Datumbox is a cloud-based data annotation platform with a focus on NLP and text analytics. It provides annotation support for tasks such as sentiment analysis, text categorisation, and document classification. Datumbox offers an easy-to-use interface and allows customisation of annotation schemas. It provides a RESTful API, enabling seamless integration with other applications. Pricing for Datumbox is based on a pay-as-you-go model, making it suitable for projects of different scales.



Appen, a leading provider of human-annotated training data, offers a comprehensive suite of data annotation services. With expertise in NLP and SRT, Appen provides high-quality annotation solutions for tasks like text classification, named entity recognition, and audio transcription. Appen’s strength lies in its global crowd of skilled annotators, ensuring diverse language support and high accuracy. Pricing for Appen’s services varies based on project requirements and is typically negotiated on a case-by-case basis.
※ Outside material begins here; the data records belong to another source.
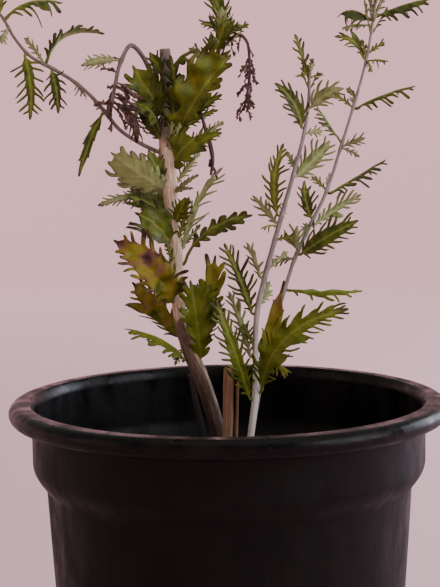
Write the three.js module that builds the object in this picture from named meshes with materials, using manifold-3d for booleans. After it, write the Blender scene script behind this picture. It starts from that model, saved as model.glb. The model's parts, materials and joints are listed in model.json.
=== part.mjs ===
// A Russian sage growing in a round plastic nursery pot: pot, potting mix, a wooden stake,
// one woody stem, two felted shoots, side branches, withered bits and the larger leaves.
// Millimetres, +Z up. The origin is the middle of the pot's underside, +X is to the right
// and -Y is the front.
import * as THREE from 'three';
import { mergeVertices } from 'three/addons/utils/BufferGeometryUtils.js';
import Module from 'manifold-3d';

const wasm = await Module();
wasm.setup();

// ---- Driving dimensions ----
const potHeight = 190;
const rimRadius = 110; // widest point of the turned-down lip
const lipWidth = 10; // how far the lip stands out past its inner edge
const lipDrop = 9.4; // from the lip's top to its lower edge
const lipThickness = 1.8;
const lipOverhang = 11.1; // how far the lip stands out past the band under it
const collarDrop = 30; // from the rim's top to where the band starts to curve in
const stepDrop = 12.7; // height of the rounded step under the band
const stepWidth = 6.7; // how far the step comes in, from the band to the wall
const wallTaper = 8.5; // how much narrower the wall is at the foot than under the step
const footRounding = 4;
const wallThickness = 1.5;
const floorThickness = 2.2;
const drainHoleCount = 8;
const drainHoleRadius = 5;
const drainHoleSides = 12;
const drainInset = 22; // from the foot's edge to the middle of a drain hole
const potSegments = 40;

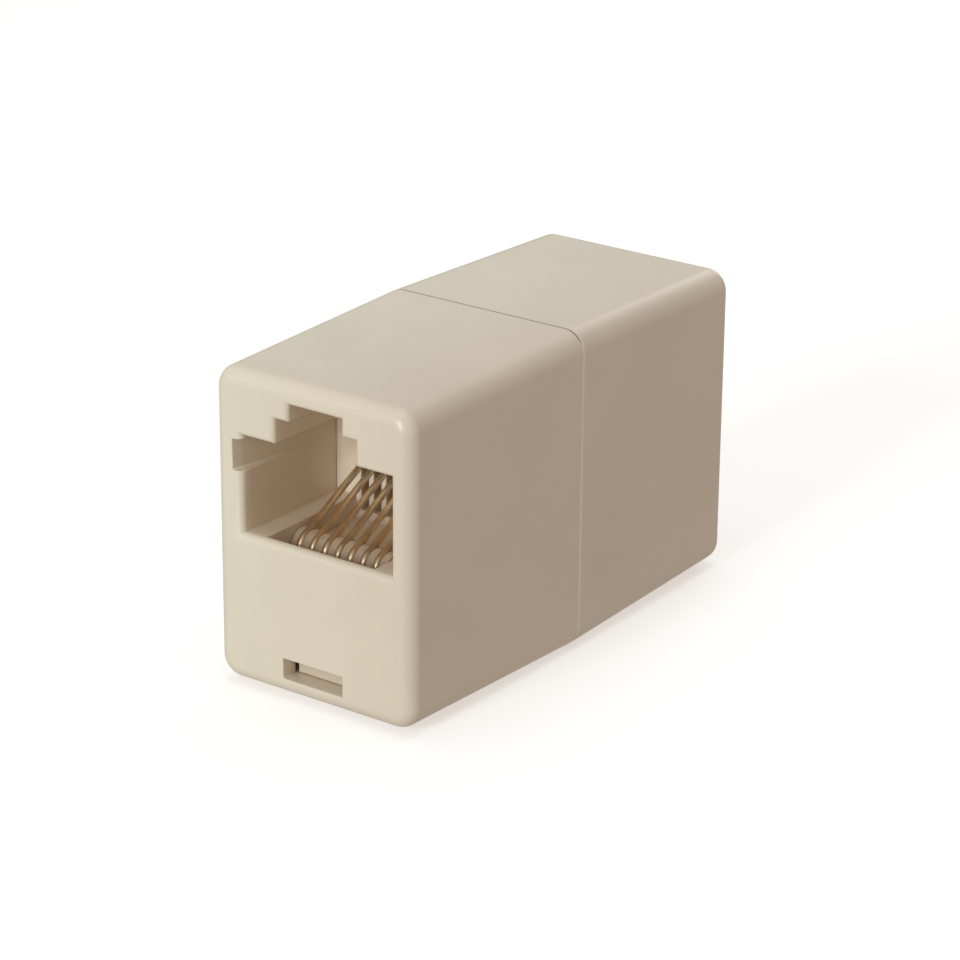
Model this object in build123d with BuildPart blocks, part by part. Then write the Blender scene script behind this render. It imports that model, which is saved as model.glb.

Selecting the right data annotation tool is crucial for NLP and SRT projects, as it directly impacts the quality and efficiency of machine learning models. The reviewed top 10 data annotation tools offer a wide range of features, ease of use, and pricing models to cater to diverse project needs. From Labelbox’s versatility to Prodigy’s active learning capabilities and Hasty’s collaboration features, there is a tool for every requirement and budget. Whether you choose a commercial tool like Figure Eight or opt for open-source options like Snorkel, these tools provide valuable support for accurate and scalable data annotation. Evaluate your project requirements, consider the available features, and select the tool that aligns best with your needs to accelerate your NLP and SRT machine learning endeavours.